Dopo Calciopoli, la Juventus ha già battuto quattro volte l’Inter, ma questa è la prima che l’affronta da favorita. Non è la stessa cosa. Finché aveva potuto camuffarsi da sommergibile, la squadra di Conte era arrivata perfino in cima alla classifica. Viceversa, quando ha dovuto farsi carico del nuovo status, ne ha sofferto la pressione. Penso a Milan-Juventus di campionato (1-1, tribolatissimo) e all’ultimo Juventus-Milan di Coppa Italia (dal 2-1 di San Siro al 2-2 casalingo nei supplementari); e in entrambe le occasioni, Allegri schierava una formazione assai rabberciata.

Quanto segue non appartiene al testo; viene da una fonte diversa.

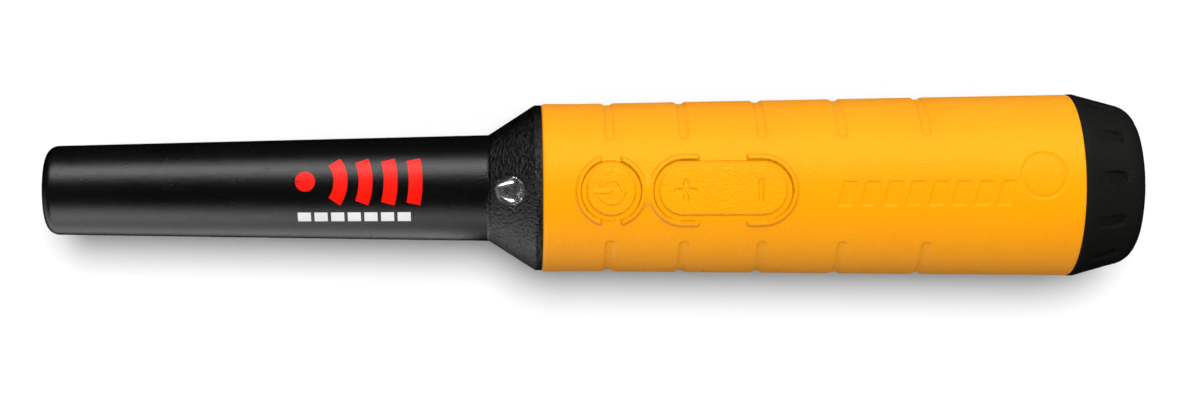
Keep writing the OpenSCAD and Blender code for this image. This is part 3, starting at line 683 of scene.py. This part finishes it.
def arc_sheet(centre_s, centre_t, r0, r1, half_angle):
    """A print between two radii, or a full round dot when r0 is zero."""
    radii = np.linspace(max(r0, 0.01), r1, 6)
    angles = np.linspace(-half_angle, half_angle, max(24, int(2 * half_angle * r1 / 0.4)))
    rr, aa = np.meshgrid(radii, angles, indexing="ij")
    return print_sheet(centre_s + rr * np.cos(aa), centre_t + rr * np.sin(aa))


def block_sheet(s0, s1, t0, t1):
    """A plain rectangular print."""
    return print_sheet(*np.meshgrid(np.linspace(s0, s1, 12), np.linspace(t0, t1, 10), indexing="ij"))


def build_prints():
    """A red dot with four arcs, and a row of plain white blocks under them."""
    dot_s, dot_t, dot_r = 60.2, 2.2, 2.3
    arc_width, arc_reach = 3.2, 5.6
    signs = [arc_sheet(dot_s, dot_t, 0, dot_r, math.pi)]
    for inner_r in (6.5, 12.2, 17.9, 23.6):
        outer_r = inner_r + arc_width
        signs.append(arc_sheet(dot_s, dot_t, inner_r, outer_r, math.asin(arc_reach / outer_r)))
    signal = join_parts("signal_print", *signs)
    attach(signal, "probe")
    starts = [58.4 + 3.8 * i for i in range(7)]
    blocks = [block_sheet(s, s + 3.0, -7.5, -5.1) for s in starts]
    scale = join_parts("scale_print", *blocks)
    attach(scale, "probe")
    return signal, scale


# ---- Materials ----

def new_material(name):
    m = bpy.data.materials.new(name)
    m.use_nodes = True
    m.node_tree.nodes.clear()
    shader = m.node_tree.nodes.new("ShaderNodeBsdfPrincipled")
    output = m.node_tree.nodes.new("ShaderNodeOutputMaterial")
    m.node_tree.links.new(shader.outputs[0], output.inputs["Surface"])
    return m, shader


class Weave:
    """Short ways to add and link nodes in one material."""

    def __init__(self, material):
        self.tree = material.node_tree
        self.coords = self.tree.nodes.new("ShaderNodeTexCoord").outputs["Object"]

    def link(self, source, target):
        self.tree.links.new(source, target)

    def noise(self, per_metre, detail=3.0, roughness=0.5, stretch=None):
        n = self.tree.nodes.new("ShaderNodeTexNoise")
        n.inputs["Scale"].default_value = per_metre
        n.inputs["Detail"].default_value = detail
        n.inputs["Roughness"].default_value = roughness
        source = self.coords
        if stretch:
            mapping = self.tree.nodes.new("ShaderNodeMapping")
            mapping.inputs["Scale"].default_value = stretch
            self.link(source, mapping.inputs["Vector"])
            source = mapping.outputs[0]
        self.link(source, n.inputs["Vector"])
        return n.outputs["Fac"]

    def ramp(self, source, low, high, out_low=0.0, out_high=1.0):
        r = self.tree.nodes.new("ShaderNodeMapRange")
        r.inputs["From Min"].default_value = low
        r.inputs["From Max"].default_value = high
        r.inputs["To Min"].default_value = out_low
        r.inputs["To Max"].default_value = out_high
        self.link(source, r.inputs["Value"])
        return r.outputs["Result"]

    def math(self, kind, a, b):
        m = self.tree.nodes.new("ShaderNodeMath")
        m.operation = kind
        for socket, value in zip(m.inputs, (a, b)):
            if isinstance(value, (int, float)):
                socket.default_value = value
            else:
                self.link(value, socket)
        return m.outputs[0]

    def mix_colour(self, factor, first, second):
        m = self.tree.nodes.new("ShaderNodeMix")
        m.data_type = "RGBA"
        m.inputs["A"].default_value = (*first, 1)
        m.inputs["B"].default_value = (*second, 1)
        self.link(factor, m.inputs["Factor"])
        return m.outputs["Result"]

    def axis(self, name):
        split = self.tree.nodes.new("ShaderNodeSeparateXYZ")
        self.link(self.coords, split.inputs[0])
        return split.outputs[name]

    def bump(self, height, distance, strength, under=None):
        b = self.tree.nodes.new("ShaderNodeBump")
        b.inputs["Distance"].default_value = distance
        b.inputs["Strength"].default_value = strength
        self.link(height, b.inputs["Height"])
        if under:
            self.link(under, b.inputs["Normal"])
        return b.outputs[0]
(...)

Juventus 56, Inter 41: quindici punti di differenza. Mai successo, nei gironi di ritorno post scandalo. Comandava sempre l’Inter: nel 2008, a più 13; nel 2009, a più 10; nel 2010, a più 16; nel 2011, a più 9 (calcolando il recupero di Fiorentina-Inter 1-2). L’inizio di una ricostruzione ha coinciso con la fine di un ciclo. Non scopro certo l’America se affermo che la vittoriosa rimonta del Milan contro la Roma, firmata Ibrahimovic, accentua la zavorra che gli sherpa di Conte dovranno trasportare. La Juventus ha speso molto martedì sera, in Coppa. Ed è proprio il ritmo che ne alimenta le geometrie, rendendole gradevoli e ficcanti.

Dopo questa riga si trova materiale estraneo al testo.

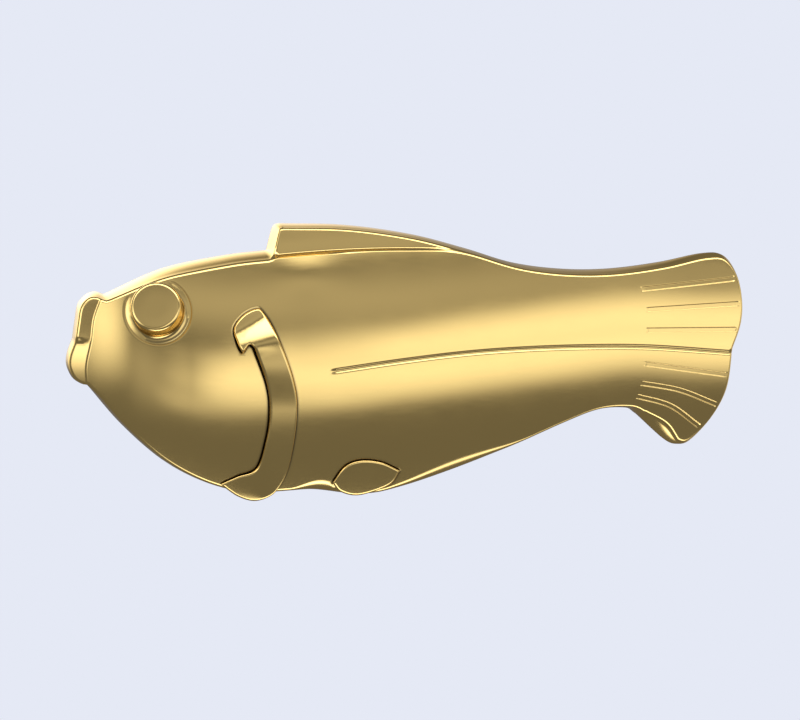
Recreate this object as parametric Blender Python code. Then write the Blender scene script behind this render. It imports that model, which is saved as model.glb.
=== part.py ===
"""Fish-shaped souvenir bottle opener: a hollow cast brass front, and a back plate with a cap window
and a steel cap lifter.

Every piece is modelled lying on its back, with x towards the tail, y towards the back fin and z out of
the front face.  One empty, "fish", then stands the whole opener up, front towards -Y.  All the lengths
below are in millimetres, and MM turns them into metres.
"""
import math

import bmesh
import bpy
from mathutils import Matrix, Vector
from mathutils.geometry import delaunay_2d_cdt

MM = 0.001

# Gaps and thicknesses
GAP = 0.3
WALL = 1.8
PLATE_THICK = 2.2
PLATE_MARGIN = 1.6
LEDGE = 1.4
LIFTER_THICK = 2.0
SEAT = PLATE_THICK + GAP
LIFTER_TOP = SEAT + LIFTER_THICK
DRAFT = 0.5
EDGE_ROUND = 0.9

# The front face: a crown of one radius across the fish, on a spine that falls to nose and tail
CROWN_RADIUS = 44.0
SPINE = [(-62, 5.6), (-58, 7.2), (-50, 10.6), (-40, 12.5), (-20, 13.2), (0, 12.7), (20, 10.5),
         (40, 7.9), (52, 6.9), (67, 5.6)]
CENTRE = [(-62, 3), (-50, 1.5), (-38, -1.2), (-20, -1.6), (0, -1.0), (12, 0.2), (30, 2.0),
          (44, 3.2), (56, 2.4), (67, 2.0)]
BODY_TOP = [(-58.5, 9.0), (-55.5, 12.3), (-50, 15.2), (-44, 17.1), (-36, 18.6), (-24.5, 19.9), (-10, 20.8),
            (0, 20.9), (8, 20.6), (17, 18.7), (26, 16.7), (37, 16.0), (49, 16.7), (60, 18.6), (67, 18.0)]
BODY_BOTTOM = [(-58.5, -2.4), (-55.5, -5.6), (-52, -10.0), (-46, -15.8), (-40, -19.5), (-33, -22.4),
               (-20, -22.9), (-8, -23.7), (0, -22.7), (9, -20.2), (19, -16.5), (31, -11.8), (40, -9.5),
               (50, -11.0), (58, -13.0), (67, -11.0)]

# The outline, as smooth runs that meet at corners
UPPER_LIP = [(-54.6, 13.1), (-56.2, 13.6), (-57.8, 13.1), (-59.3, 11.4), (-59.9, 8.5), (-60.4, 5.2)]
LOWER_LIP = [(-60.4, 5.2), (-61.5, 2.4), (-61.6, 0.3), (-60.6, -1.8), (-59.2, -2.8), (-58.1, -3.0)]
BELLY = [(-58.1, -3.0), (-52.0, -10.4), (-44.7, -17.1), (-37.0, -21.4), (-29.0, -23.5), (-19.0, -23.4),
         (-8.1, -24.5), (-1.0, -23.5), (9.0, -20.8), (18.9, -17.0), (30.7, -12.2), (37.5, -10.0),
         (43.6, -9.9), (46.0, -11.2)]
TAIL_BELOW = [(46.0, -11.2), (51.6, -16.2), (54.3, -17.3), (56.9, -16.5), (60.6, -12.2), (63.2, -6.4),
              (64.0, 1.3)]
TAIL_ABOVE = [(64.0, 1.3), (65.7, 6.0), (66.2, 10.5), (65.4, 15.4), (62.9, 18.9), (58.6, 19.3),
              (50.0, 17.7), (40.0, 16.6), (30.8, 16.7), (21.5, 18.0), (12.3, 20.8), (2.0, 23.5),
              (-10.4, 25.3), (-22.6, 25.7)]
FIN_FRONT = [(-22.6, 25.7), (-23.7, 25.0), (-24.9, 20.8)]
HEAD_TOP = [(-24.9, 20.8), (-33.0, 19.9), (-44.2, 17.6), (-54.6, 13.1)]
OUTLINE_RUNS = [UPPER_LIP, LOWER_LIP, BELLY, TAIL_BELOW, TAIL_ABOVE, FIN_FRONT, HEAD_TOP]
OUTLINE_STEP = 2.2
LATTICE = 4.6

# The back fin is a flat panel a step below the rim of the crown, and so are the lips
FIN_START, FIN_END = -24.5, 12.0
FIN_STEP = 0.7
LIP_STEP = 1.0
LIP_CREASE = [(-3.0, -58.1), (0.0, -58.3), (5.5, -57.3), (9.5, -56.7), (13.2, -55.3)]

# Cast lines: one along the side, three rays on each lobe of the tail
SIDE_LINE = [(-15.4, -0.6), (-2.3, 1.4), (10, 2.9), (21.4, 3.5), (33.5, 3.5), (46.6, 2.6), (61.0, 1.3)]
RAYS = [[(44.9, 13.0), (63.4, 14.5)], [(45.7, 9.2), (64.0, 9.9)], [(45.7, 5.4), (63.8, 5.1)],
        [(45.5, -0.9), (61.9, -3.5)], [(45.0, -4.6), (52.9, -6.2), (60.3, -9.1)],
        [(44.3, -7.1), (51.3, -9.2), (57.2, -13.2)]]
LINE_WIDTH = 0.9
LINE_DEPTH = 0.45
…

Ranieri ha dovuto sopportare, di Moratti, la versione più ondivaga: c’era una volta Mourinho (e Balotelli, ed Eto’o, e Thiago Motta). Non ha fortuna, Claudio: ha beccato la Juve più magra e l’Inter più grassa; ha confuso Poulsen con Xabi Alonso. Scritto ciò, noto troppa euforia attorno alla Juventus. Per aver azzeccato tre partite, Vucinic è stato avvicinato, addirittura, a Ibrahimovic: questo spiega, con la rinuncia alle inchieste, la crisi del giornalismo sportivo italiano. L’importante è leccare, pompare: in caso contrario, le società negano le interviste.

La Juve è talmente favorita che non mi meraviglierei se l’Inter la imprigionasse. E per favore: niente cori o striscioni beceri.

Mala vista social club

Roberto Beccantini19 marzo 2012

Che campionato che fa. E che arbitri, soprattutto.

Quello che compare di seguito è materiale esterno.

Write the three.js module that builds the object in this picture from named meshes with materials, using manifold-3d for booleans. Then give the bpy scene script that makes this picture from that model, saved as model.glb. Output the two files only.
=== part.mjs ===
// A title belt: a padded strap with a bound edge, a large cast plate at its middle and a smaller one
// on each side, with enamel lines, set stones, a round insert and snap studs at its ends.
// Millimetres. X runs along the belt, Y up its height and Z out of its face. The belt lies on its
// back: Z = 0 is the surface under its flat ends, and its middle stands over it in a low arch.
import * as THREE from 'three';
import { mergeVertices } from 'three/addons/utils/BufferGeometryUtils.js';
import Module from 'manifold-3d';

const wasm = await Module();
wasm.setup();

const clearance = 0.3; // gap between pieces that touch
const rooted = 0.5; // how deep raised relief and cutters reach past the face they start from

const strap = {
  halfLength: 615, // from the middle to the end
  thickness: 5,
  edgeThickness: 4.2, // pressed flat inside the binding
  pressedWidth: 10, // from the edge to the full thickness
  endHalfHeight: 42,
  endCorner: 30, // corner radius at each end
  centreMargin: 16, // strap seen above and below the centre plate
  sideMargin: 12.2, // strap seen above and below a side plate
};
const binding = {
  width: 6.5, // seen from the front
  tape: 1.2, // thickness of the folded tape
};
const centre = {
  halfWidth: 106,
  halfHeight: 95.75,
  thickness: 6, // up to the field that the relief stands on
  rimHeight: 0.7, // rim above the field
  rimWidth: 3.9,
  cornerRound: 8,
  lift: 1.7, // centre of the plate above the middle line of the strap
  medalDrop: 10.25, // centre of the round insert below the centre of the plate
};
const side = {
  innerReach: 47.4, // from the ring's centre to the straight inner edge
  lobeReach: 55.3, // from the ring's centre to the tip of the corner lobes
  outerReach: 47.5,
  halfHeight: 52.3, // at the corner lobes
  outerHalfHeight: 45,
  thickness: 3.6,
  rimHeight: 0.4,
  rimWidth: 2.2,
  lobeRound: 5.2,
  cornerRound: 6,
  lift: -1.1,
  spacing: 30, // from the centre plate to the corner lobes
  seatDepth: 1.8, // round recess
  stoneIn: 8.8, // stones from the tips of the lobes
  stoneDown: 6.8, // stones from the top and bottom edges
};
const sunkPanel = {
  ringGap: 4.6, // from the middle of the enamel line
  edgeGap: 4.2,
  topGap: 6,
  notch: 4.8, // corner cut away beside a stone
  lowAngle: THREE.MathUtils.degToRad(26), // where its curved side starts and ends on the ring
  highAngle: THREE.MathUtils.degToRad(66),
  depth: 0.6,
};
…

1) Le ultime parole famose di Marcello Nicchi dopo Milan-Juventus: «D’ora in poi applicheremo il regolamento». Scusi: e prima?

2) Lo stupro del fuorigioco continua: se non è attivo Ibrahimovic, che a Parma allarga le gambe per spalancare il mar Rosso a Emanuelson; e se non lo è Matri, che corre verso la palla e poi si astiene, in occasione della manovra che propizierà il tre a zero della Juventus a Firenze, non lo è più nessuno. Basta metterlo per iscritto.

3) Disastroso Russo a Cagliari: due rigori (molto generosi) e due rossi (molto fiscali) inflitti al Cesena. In Inter-Atalanta, Gava non gli è da meno: si può concedere il penalty per il groviglio Bellini-Pazzini, anche se non si capisce bene chi sia Laocoonte e chi i serpenti; viceversa, come si fa a non punire il tackle di Lucio su Gabbiadini? A proposito: Milito ha poi fallito dal dischetto. Colpa di Ranieri, naturalmente.

4) Nel dubbio, a Udine e dintorni, Rocchi «vota» sempre per il Napoli: rosso discutibile a Fabbrini, espulso Guidolin, braccio di Domizzi o spinta di Cannavaro? Braccio, e allora rigore. Il tutto, pensate, perché la scorsa stagione punì con il penalty una manata di Aronica contro il Milan. Che memoria.

5) Ricordate quando, il 7 novembre scorso, Delio Rossi prese il posto di Sinisa Mihajlovic a Firenze? Popolo in strada, magliette commemorative, euforia e isteria. Sono passati quattro mesi e mezzo e la squadra rischia la B. Troppa importanza agli allenatori, troppo poca ai giocatori.

6) Ancora e sempre: forza Abidal, forza Muamba, forza tutti coloro che, famosi o no, soffrono alla luce della fama e nel buio della fame.